## What the task asks
Return all the data, word for word.

start

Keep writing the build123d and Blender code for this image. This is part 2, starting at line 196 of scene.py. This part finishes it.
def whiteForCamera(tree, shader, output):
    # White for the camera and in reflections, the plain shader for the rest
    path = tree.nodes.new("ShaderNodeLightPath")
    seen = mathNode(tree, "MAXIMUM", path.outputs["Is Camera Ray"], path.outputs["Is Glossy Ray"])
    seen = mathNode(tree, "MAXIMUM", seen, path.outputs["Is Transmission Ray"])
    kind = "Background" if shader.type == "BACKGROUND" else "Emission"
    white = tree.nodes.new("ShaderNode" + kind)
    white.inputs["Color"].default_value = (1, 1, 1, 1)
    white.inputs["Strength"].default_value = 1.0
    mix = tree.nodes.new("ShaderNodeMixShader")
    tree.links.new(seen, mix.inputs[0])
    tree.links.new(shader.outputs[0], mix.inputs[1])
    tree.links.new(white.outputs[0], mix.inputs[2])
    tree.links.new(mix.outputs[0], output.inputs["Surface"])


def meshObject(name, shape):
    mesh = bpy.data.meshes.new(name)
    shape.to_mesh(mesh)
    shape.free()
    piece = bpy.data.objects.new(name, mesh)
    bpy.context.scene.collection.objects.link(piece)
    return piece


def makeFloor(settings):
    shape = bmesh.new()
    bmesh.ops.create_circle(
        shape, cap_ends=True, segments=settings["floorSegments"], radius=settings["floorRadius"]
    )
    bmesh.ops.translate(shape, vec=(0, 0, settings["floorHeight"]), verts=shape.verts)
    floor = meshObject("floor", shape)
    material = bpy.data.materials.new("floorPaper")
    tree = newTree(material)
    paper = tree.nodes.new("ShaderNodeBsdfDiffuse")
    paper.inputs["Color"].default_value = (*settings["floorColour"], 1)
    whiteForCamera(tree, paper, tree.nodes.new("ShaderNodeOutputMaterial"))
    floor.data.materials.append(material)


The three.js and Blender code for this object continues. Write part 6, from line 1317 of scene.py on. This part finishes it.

end

## Full output
Keep writing the build123d and Blender code for this image. This is part 2, starting at line 196 of scene.py. This part finishes it.
def whiteForCamera(tree, shader, output):
    # White for the camera and in reflections, the plain shader for the rest
    path = tree.nodes.new("ShaderNodeLightPath")
    seen = mathNode(tree, "MAXIMUM", path.outputs["Is Camera Ray"], path.outputs["Is Glossy Ray"])
    seen = mathNode(tree, "MAXIMUM", seen, path.outputs["Is Transmission Ray"])
    kind = "Background" if shader.type == "BACKGROUND" else "Emission"
    white = tree.nodes.new("ShaderNode" + kind)
    white.inputs["Color"].default_value = (1, 1, 1, 1)
    white.inputs["Strength"].default_value = 1.0
    mix = tree.nodes.new("ShaderNodeMixShader")
    tree.links.new(seen, mix.inputs[0])
    tree.links.new(shader.outputs[0], mix.inputs[1])
    tree.links.new(white.outputs[0], mix.inputs[2])
    tree.links.new(mix.outputs[0], output.inputs["Surface"])


def meshObject(name, shape):
    mesh = bpy.data.meshes.new(name)
    shape.to_mesh(mesh)
    shape.free()
    piece = bpy.data.objects.new(name, mesh)
    bpy.context.scene.collection.objects.link(piece)
    return piece


def makeFloor(settings):
    shape = bmesh.new()
    bmesh.ops.create_circle(
        shape, cap_ends=True, segments=settings["floorSegments"], radius=settings["floorRadius"]
    )
    bmesh.ops.translate(shape, vec=(0, 0, settings["floorHeight"]), verts=shape.verts)
    floor = meshObject("floor", shape)
    material = bpy.data.materials.new("floorPaper")
    tree = newTree(material)
    paper = tree.nodes.new("ShaderNodeBsdfDiffuse")
    paper.inputs["Color"].default_value = (*settings["floorColour"], 1)
    whiteForCamera(tree, paper, tree.nodes.new("ShaderNodeOutputMaterial"))
    floor.data.materials.append(material)


The three.js and Blender code for this object continues. Write part 6, from line 1317 of scene.py on. This part finishes it.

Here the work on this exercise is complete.